"The true scale of Britain's national indebtedness was laid bare by the Office for National Statistics yesterday: almost £4 trillion, or £4,000bn, about four times higher than previously acknowledged.
It quantifies the burden that will be placed on future generations, and it is the ONS's first attempt to draw together the "off-balance-sheet" liabilities that have been accumulated by the state. The figures imply a huge "intergenerational transfer" – broadly in favour of today's "baby boomer" generation at the expense of younger people and future generations.

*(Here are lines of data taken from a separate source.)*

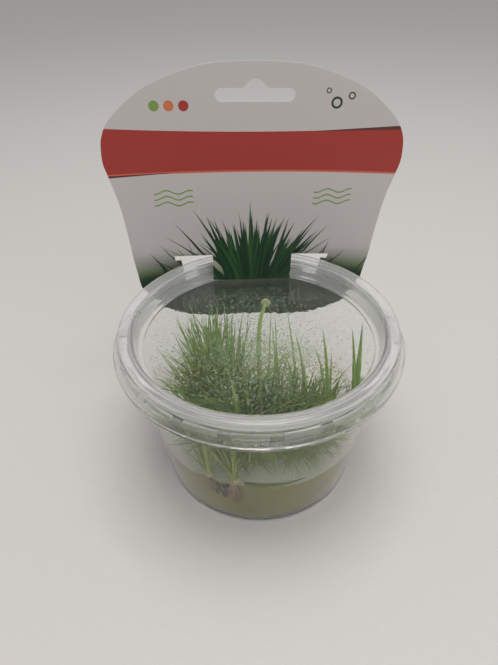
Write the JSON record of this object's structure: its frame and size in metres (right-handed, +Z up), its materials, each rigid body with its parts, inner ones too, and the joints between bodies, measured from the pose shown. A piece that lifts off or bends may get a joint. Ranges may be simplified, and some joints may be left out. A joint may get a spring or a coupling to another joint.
{
  "type": "aquarium plant culture cup",
  "caption": "Clear round cup with a pressed-on ring lid and a clipped hanging card, holding grass-like aquarium plants on a layer of gel.",
  "frame": {"origin": "centre of the cup's flat base", "axes": "+Z up, +Y towards the card at the back, +X to the right seen from the front"},
  "size_m": [0.1057, 0.1029, 0.139],
  "materials": {
    "clear_plastic": "clear, faintly milky, glossy",
    "printed_card": "printed sheet, smooth",
    "gel": "cloudy wet gel",
    "leaf": "thin wet leaves",
    "pale_leaf": "pale stem",
    "root": "pinkish brown roots"
  },
  "bodies": {
    "root": {"cup": "clear_plastic", "lid": "clear_plastic", "header_card": "printed_card", "gel": "gel", "flower_stem": "pale_leaf", "clump_left": "leaf", "clump_middle": "leaf", "plantlet_right": "leaf", "plantlet_edge": "leaf", "plantlet_front": "leaf", "plantlet_front_left": "leaf", "fallen_leaf": "leaf", "roots_front": "root", "roots_left": "root"}
  },
  "joints": []
}
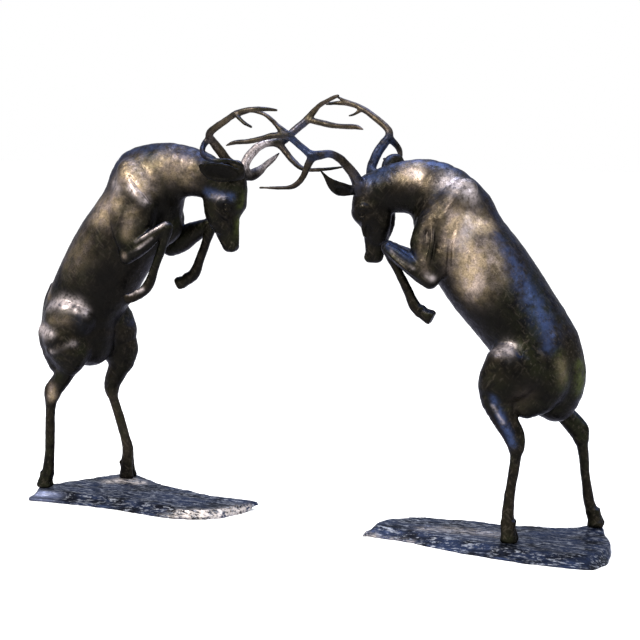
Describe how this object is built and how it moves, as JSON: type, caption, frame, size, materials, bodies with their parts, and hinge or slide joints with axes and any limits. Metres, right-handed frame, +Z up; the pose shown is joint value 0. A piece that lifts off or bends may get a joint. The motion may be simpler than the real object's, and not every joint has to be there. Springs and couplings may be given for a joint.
{
  "type": "stag garden sculpture",
  "caption": "Life-size bronze stags rearing against each other with crossed antlers, on flat rock-like bases",
  "frame": {"origin": "middle of the group's underside, on the ground", "axes": "+X from the left stag to the right one as seen from the front, +Y to the back, +Z up"},
  "size_m": [2.979, 0.6264, 2.0511],
  "materials": {
    "patinated_bronze": "dark brown patina, rubbed to a dull shine",
    "rough_bronze": "dark patina on a rough rock texture"
  },
  "bodies": {
    "root": {"left_stag": "patinated_bronze", "right_stag": "patinated_bronze", "left_base": "rough_bronze", "right_base": "rough_bronze"}
  },
  "joints": []
}
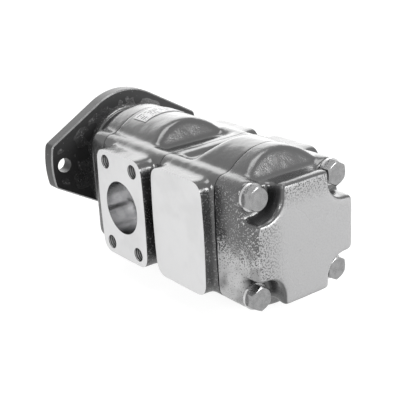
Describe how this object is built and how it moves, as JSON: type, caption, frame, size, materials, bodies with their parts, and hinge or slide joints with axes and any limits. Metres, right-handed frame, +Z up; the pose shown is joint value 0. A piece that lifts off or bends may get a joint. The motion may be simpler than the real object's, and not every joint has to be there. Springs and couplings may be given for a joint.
{
  "type": "tandem gear pump",
  "caption": "Tandem external gear hydraulic pump with a bolted mounting flange, splined drive shaft, domed cast iron housings and side port pads.",
  "frame": {"origin": "centre of the pilot on the mounting face, on the drive shaft axis", "axes": "+X along the drive shaft from the mounting face to the rear cover, +Z up, inlet looking along -Y"},
  "size_m": [0.3113, 0.173, 0.1514],
  "materials": {
    "painted_casting": "thick glossy dark grey paint over a rough sand casting, machined joint faces",
    "painted_housing": "thick glossy dark grey paint over a rough sand casting, bare machined port pads",
    "zinc_steel": "zinc plated",
    "label_aluminium": "satin plate",
    "gear_steel": "ground",
    "block_aluminium": "machined",
    "bush_bronze": "bored",
    "seal_rubber": "moulded",
    "spring_steel": "phosphated"
  },
  "bodies": {
    "housing": {"front_cover": "painted_casting", "front_body": "painted_housing", "rear_body": "painted_housing", "rear_cover": "painted_casting", "tie_bolts": "zinc_steel", "tie_bolt_washers": "zinc_steel", "label_plate": "label_aluminium", "front_section_front_bearing_block": "block_aluminium", "front_section_rear_bearing_block": "block_aluminium", "rear_section_front_bearing_block": "block_aluminium", "rear_section_rear_bearing_block": "block_aluminium", "front_section_bushes": "bush_bronze", "rear_section_bushes": "bush_bronze", "front_section_pressure_seals": "seal_rubber", "rear_section_pressure_seals": "seal_rubber", "shaft_seal": "seal_rubber", "seal_retaining_ring": "spring_steel", "front_joint_seal": "seal_rubber", "middle_joint_seals": "seal_rubber", "rear_joint_seal": "seal_rubber", "front_joint_dowels": "spring_steel", "middle_joint_dowels": "spring_steel", "rear_joint_dowels": "spring_steel"},
    "drive_train": {"front_drive_gear": "gear_steel", "shaft_coupling": "gear_steel", "rear_drive_gear": "gear_steel"},
    "front_driven": {"front_driven_gear": "gear_steel"},
    "rear_driven": {"rear_driven_gear": "gear_steel"}
  },
  "joints": [
    {"name": "drive_spin", "type": "hinge", "parent": "housing", "child": "drive_train", "pos_m": [0, 0, 0], "axis": [1, 0, 0], "continuous": true},
    {"name": "front_driven_spin", "type": "hinge", "parent": "housing", "child": "front_driven", "pos_m": [0, 0, -0.042], "axis": [1, 0, 0], "continuous": true},
    {"name": "rear_driven_spin", "type": "hinge", "parent": "housing", "child": "rear_driven", "pos_m": [0, 0, -0.042], "axis": [1, 0, 0], "continuous": true}
  ],
  "couplings": [
    {"joint": "front_driven_spin", "follows": "drive_spin", "ratio": -1},
    {"joint": "rear_driven_spin", "follows": "drive_spin", "ratio": -1}
  ]
}
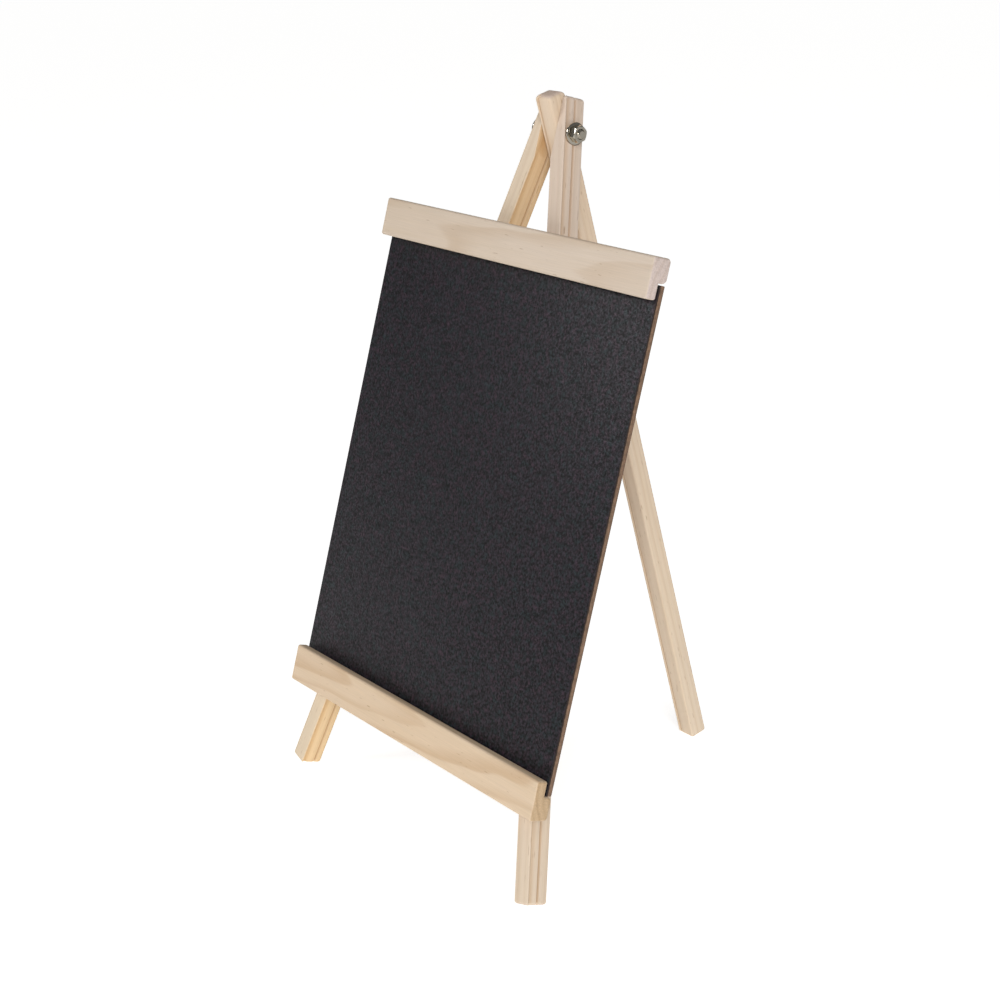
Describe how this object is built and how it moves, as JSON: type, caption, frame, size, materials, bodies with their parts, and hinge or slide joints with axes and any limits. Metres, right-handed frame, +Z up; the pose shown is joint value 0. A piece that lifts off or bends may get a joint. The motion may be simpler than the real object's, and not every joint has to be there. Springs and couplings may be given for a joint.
{
  "type": "tabletop chalkboard easel",
  "caption": "Tabletop menu chalkboard on a folding pine tripod easel: splayed front legs, slotted rails holding a black board, and a rear prop leg on a clamp bolt.",
  "frame": {"origin": "middle of the footprint's box, on the surface the easel stands on", "axes": "+Z up, -Y the way the board faces, +X the board's right-hand edge seen from in front"},
  "size_m": [0.2, 0.1862, 0.3368],
  "materials": {
    "front_legs": "planed and sanded pine, unfinished",
    "rear_leg": "planed and sanded pine, unfinished",
    "rails": "planed and sanded pine, unfinished",
    "chalkboard": "hardboard with matte black chalkboard paint on its face and raw brown edges",
    "pivot_hardware": "bright nickel-plated steel",
    "screws": "zinc-plated steel"
  },
  "bodies": {
    "front_frame": {"left_front_leg": "front_legs", "right_front_leg": "front_legs", "top_rail": "rails", "bottom_ledge": "rails", "chalkboard_panel": "chalkboard", "pivot_bolt": "pivot_hardware", "left_washer": "pivot_hardware", "right_washer": "pivot_hardware", "top_rail_screw_left": "screws", "top_rail_screw_right": "screws", "ledge_screw_left": "screws", "ledge_screw_right": "screws"},
    "rear_prop": {"rear_leg": "rear_leg"},
    "clamp_nut": {"pivot_nut": "pivot_hardware"}
  },
  "joints": [
    {"name": "rear_leg_fold", "type": "hinge", "parent": "front_frame", "child": "rear_prop", "pos_m": [0, 0.00545, 0.31847], "axis": [1, 0, 0], "range_deg": [-31, 12]},
    {"name": "clamp_nut_turn", "type": "hinge", "parent": "front_frame", "child": "clamp_nut", "pos_m": [0.0144, 0.00545, 0.31847], "axis": [1, 0, 0], "continuous": true}
  ]
}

The debt primarily consists of the cost of public sector and state pensions, and of payments promised to private contractors under private finance initiatives. It far exceeds any of the figures so far published for the national debt, the largest current estimate for which is £903bn. That is projected to rise to £1.3trn by 2015.
If the current generation of taxpayers wanted to remove the higher bills facing their children and grandchildren, they would now be paying around 30 per cent more in tax."
The article goes on to say that many of the future generation will not experience the luxuries that the current generation have taken for granted such as affordable university. great to think that at my age i've possibly seen the best state that British society will ever be in and from now on will be a decline and even devolution in progress and even now at the decline of the peak there's massive problems and injustices. i wonder if i this problem will be solved in my life time or always lingering in the background to our development.
one of my lecturers said to me the greatest sin of a professional is not to share their knowledge. then whos going to learn when no one can access it.
The other day someone mentioned that a institution like a university is becoming redundant. They asked why most course can not be carried out on-line and by one single national exam body. This may be a extreme idea but seems quite a good one to me. however where would something like a practice based profession like nursing fit into this. open university do provide a nursing course, however i don't know how successful it is.
could university actually be a threat to nursing practice? seems i'm echoing my last post, something to ponder. but will individuals from privilege backgrounds, the ones who will be able to afford the new university fees be inclined to practice nursing. not attempting to classify people by class but to me my nursing cohort is predominately working and lower middle class individuals that come from state run schools. we will lose individuals like me, my friends and colleagues, who have a passion for caring and want to bring changes to the profession. just for the sake of academia?
i asked my friends this and they see the way nursing is heading is to have health care assistants making up the majority of staff and having just one nurse to do I.Vs and medication. arguably that is how it is now and it could be said there is nothing wrong with health care assistant but my god thats a bleak horriable few of nursing. why would we want it to ever turn out this way, with us having minmal interaction with the patients.